Motivation From Two Kens.

Your resume isn’t handed to you with your birth certificate. You create your own life and you can recreate it too. ~ Sir Ken Robinson The above quote from the renowned British author and Professor Emeritus is as inspiring as the fact that we will be starting the new year as we ended the last courtesy of his namesake Ken Moneke who recently blessed us with N20,000. Ken is a good friend and a co-traveller in this journey. He pledged to support us right from the first week of the #CmonionlineEssayCompetition. A diligent engineer, he is the CEO of Halidon and Halifax projects Ltd with numerous drilling projects in the kitty. He is also a politician by association and an ardent reader with whom I brainstorm regularly on varying socio-political topics. Like I said previously, I initiated this project with the intention of sponsoring it for the first six months before seeking for sponsorship.
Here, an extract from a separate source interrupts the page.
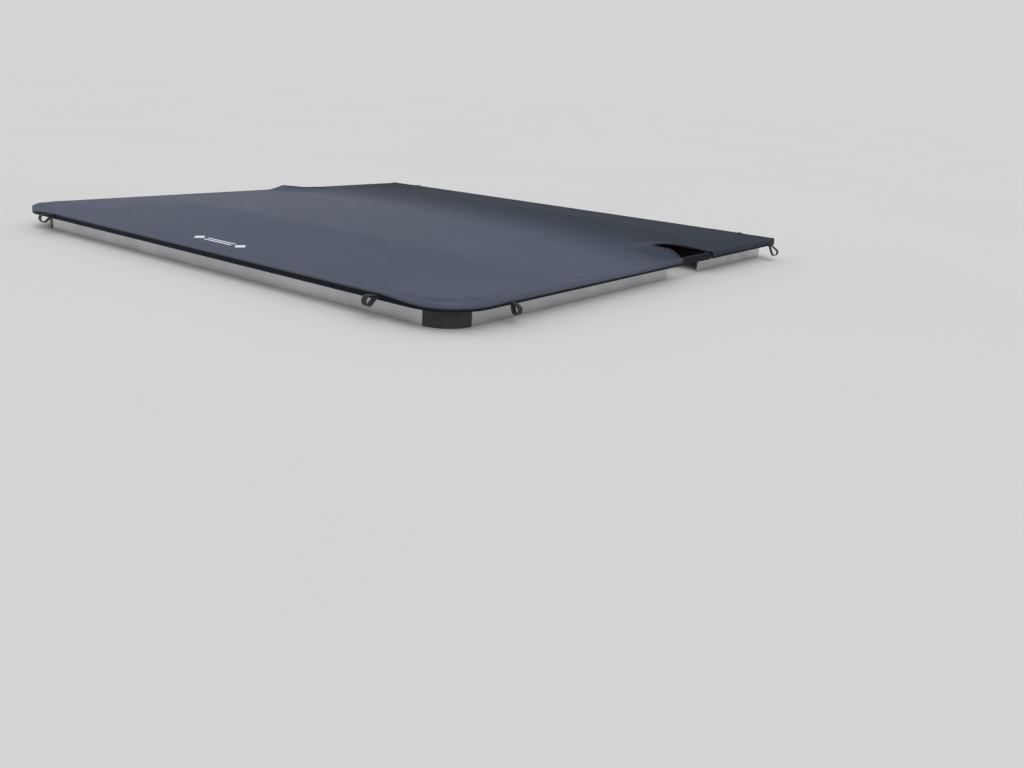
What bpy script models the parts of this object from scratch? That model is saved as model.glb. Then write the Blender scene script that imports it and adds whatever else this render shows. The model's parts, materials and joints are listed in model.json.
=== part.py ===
"""Clip-on soft tonneau cover for the tub of a dual-cab pickup with sports bars.

Aluminium rails stand on the tub's rim. A vinyl cover is stretched over three spring-loaded
bows, and its stiff hem hooks over the rails. Six pull loops on the hem unhook it, and the
cover then folds forward in leaves. The cover leaves room for the four feet of the sports bars.

Metres, +Z up, +Y towards the cab, +X to the right seen from behind. Pieces are modelled about
the middle of the cover's outline with z = 0 at the hem's lower edge, and all hang from one
empty that puts the origin at the bottom centre of the whole assembly.
"""

import math

import bmesh
import bpy
from mathutils import Vector

# ---------------------------------------------------------------- driving dimensions
WIDTH = 1.620  # over the outer faces of the side hems
LENGTH = 1.520  # tailgate hem to front hem
CORNER_RADIUS = 0.110  # the two corners beside the tailgate
CROWN = 0.026  # rise of the skin over the bows, above its straight edges
SKIN_THICK = 0.002
GAP = 0.0003  # between pieces that lie on each other
JOINT_GAP = 0.0005  # at each end of a length of hem, rail or seal

FOLD_FRONT_Y = 0.070  # fold line between the front and middle leaves
FOLD_REAR_Y = -0.480  # fold line between the middle and rear leaves
FOLD_FRONT_Z = 0.050  # height of each fold's axis
FOLD_REAR_Z = 0.045

HEM_HEIGHT = 0.016
HEM_WALL = 0.005
HEM_FLANGE_WIDTH = 0.030
HEM_FLANGE_THICK = 0.0035
HEM_CHAMFER = 0.0015
STRIP_WIDTH = 0.014  # the hem beside a sports-bar foot, which has no skin on it

RAIL_OUTER = 0.007  # from the hem's outer face in to the rail
RAIL_INNER = 0.045
RAIL_WALL = 0.003
RAIL_UPSTAND = 0.011
RAIL_FILLET = 0.001
LEG_DEPTH = 0.042
SEAL_OUTER = 0.012
SEAL_INNER = 0.0385
SEAL_THICK = 0.003

NOTCH_START_Y = 0.148  # cut-out for the rear foot of each sports bar
NOTCH_END_Y = 0.308
NOTCH_INNER_X = 0.695
NOTCH_OUTER_X = 0.794
NOTCH_RADIUS = 0.045
LIFT = 0.014  # swelling of the skin at the notch
LIFT_INNER_X = (0.620, 0.735)
LIFT_OUTER_X = (0.765, 0.808)
LIFT_START_Y = (0.075, 0.142)
LIFT_END_Y = (0.200, 0.330)
BINDING_WIDTH = 0.006
BINDING_THICK = 0.0035
STRIP_END_Y = 0.300
FLAP_START_Y = 0.316
RELIEF_Y = 0.735  # the front corners stop here, behind the front feet
FRONT_HEM_HALF = 0.684
SHORT_RAIL_END_Y = 0.728

BOW_YS = {"rear": -0.390, "middle": 0.010, "front": 0.420}
BOW_WIDTH = 0.025
BOW_HEIGHT = 0.016
BOW_WALL = 0.0018
BOW_RADIUS = 0.005
BOW_END_X = 0.745
BOW_STRAIGHT_X = 0.630  # the tube is level from here to its end
BOW_END_TOP = 0.0173
BOW_CENTRE_TOP = 0.0413
BOW_PLATEAU = 0.015  # the skin is level this far to each side of a bow

PLUG_INNER_X = 0.700
PLUG_SHOULDER_X = 0.744
NOSE_TIP_X = 0.758
NOSE_TAPER = 0.002
PLUG_HALF = (0.0103, 0.0058)  # along y and z
PLUG_RADIUS = 0.0030
NOSE_HALF = (0.0080, 0.0048)
NOSE_RADIUS = 0.0015
SEAT_X = (0.634, 0.641)
SPRING_X = (0.6415, 0.6995)
SPRING_RADIUS = 0.0043
SPRING_WIRE = 0.0008
SPRING_TURNS = 7

BRACKET_X = (0.748, 0.7647)
BRACKET_Y = 0.020
BRACKET_Z = (-0.018, 0.0185)
POCKET_HALF = (0.0090, 0.0053)

LOOP_WIDTH = 0.014  # width of the webbing
LOOP_THICK = 0.0022
LOOP_ROOT_OUT = 0.0026  # the root's axis stands this far out from the hem
LOOP_ROOT_RADIUS = 0.0022
LOOP_SEWN = 0.006  # length of the doubled, sewn root
TAILGATE_LOOP_X = 0.617
REAR_LOOP_Y = -0.580
FRONT_LOOP_Y = 0.692
# each kind of loop: radius of its ring, root to ring centre, how far it droops, root height
TAILGATE_LOOP = (0.0110, 0.0220, math.radians(16), 0.008)
REAR_LOOP = (0.0092, 0.0185, math.radians(50), 0.006)
FRONT_LOOP = (0.0100, 0.0290, math.radians(47), 0.006)

ARC_STEPS = 8
SKIN_CELLS_ACROSS = 16

# ---------------------------------------------------------------- worked-out dimensions
HALF_W = WIDTH / 2
HALF_L = LENGTH / 2
SKIN_BOTTOM = HEM_HEIGHT + GAP
SIDES = {"left": -1, "right": 1}
TAILGATE_LOOP_REACH = LOOP_ROOT_OUT + TAILGATE_LOOP[1] * math.cos(TAILGATE_LOOP[2]) + TAILGATE_LOOP[0]

# ---------------------------------------------------------------- materials
FINISHES = {
    "vinyl": ((0.105, 0.120, 0.155), 0.55, 0.0),
    "hem_vinyl": ((0.020, 0.022, 0.030), 0.50, 0.0),
    "webbing": ((0.012, 0.012, 0.015), 0.75, 0.0),
    "aluminium": ((0.600, 0.610, 0.620), 0.38, 1.0),
    "black_plastic": ((0.018, 0.018, 0.020), 0.45, 0.0),
    "foam": ((0.015, 0.015, 0.016), 0.95, 0.0),
    "spring_steel": ((0.450, 0.450, 0.460), 0.30, 1.0),
}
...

This is because I believe that you have to lead the way if you want others to follow. An Igbo adage says that the man who wants to defecate usually leads the way. However, we started receiving support as soon as the competition was announced. Many who were impressed by the initiative immediately made donations and pledges. We received support from good friends like Adaobi Nwasinoke, Winnie Oyigah, Uchenna Nnoli, Uju Okeke and Amobi Ogum. Newross & Co then closed 2020 in style for us and now Ken has kick-started 2021. We appreciate these compassionate gestures and ask God to replenish their coffers. We are now even more determined to grow bigger as we get better. So going forward we have increased the prize winnings to N20,000 weekly. N10, 000 each for the top two essays. We are taking the long route of slow, incremental gradual progress. And like I always say, the weekly monetary prize will be nothing compared to the experience and fulfilment in the creative journey we started because just like Richelle Goodrich eloquently captured it, “a writer writes knowing that nothing else will elicit the same kind of satisfaction and personal triumph as molding the written word into a reader’s great experience.” So we move!